Keys are used by Liftbridge's log compaction. When enabled, Liftbridge streams will retain only the last message for a given key.

# Publish a message with a key
client.publish(Message(stream='foo-stream', value='Hello', key='key'))

Also, it is possible to publish a message to the NATS subject (and, in turn, any streams that match the subject).

# Publish a message to the NATS subject
client.publish_to_subject(Message(subject='foo', value='Hello foo'))

And you can publish message to specific stream partition.

# Publish a message to the NATS subject
client.publish_to_subject(Message(subject='foo', value='Hello foo', partition=3))

Publishing Directly with NATS

Since Liftbridge is an extension of NATS, a NATS client can also be used to publish messages.
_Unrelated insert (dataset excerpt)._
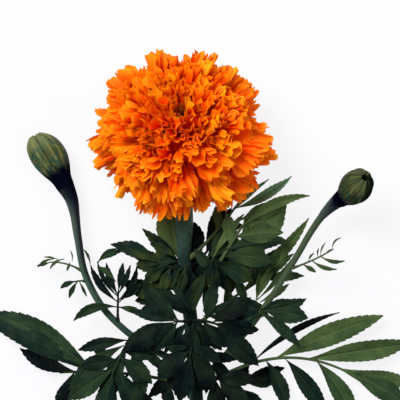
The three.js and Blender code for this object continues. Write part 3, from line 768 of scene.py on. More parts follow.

This means existing NATS publishers do not need any changes for messages to be consumed in Liftbridge.

How to contribute

  1. Check for open issues or open a fresh issue to start a discussion around a feature idea or a bug.
  2. Fork the repository on GitHub to start making your changes to the master branch (or branch off of it).
  3. Write a test which shows that the bug was fixed or that the feature works as expected.
  4. Send a pull request and bug me until it gets merged and published.

Some things on the backlog:

  • Add documentation (Sphynx)
  • Add CI (CircleCI or TravisCI)
  • Add tests
  • Add code coverage
  • Add TLS support for gRPC
  • Add message headers support
  • Add message ACK support (scaffolding is already done)
  • Add method to close connection
  • Add async client
  • Add gRPC connection pool
  • Add logging (and remove all the random prints)
  • Add proper docstrings
  • Add version file
  • Add Contributing.md and explanation of the workflow (pyenv,tox,make,pre-commit...)
  • Improve fetch metadata
  • Improve error handling
  • Add to the makefile run-liftbridge using Docker container
  • Better instrumentation/observability (OpenCensus support?)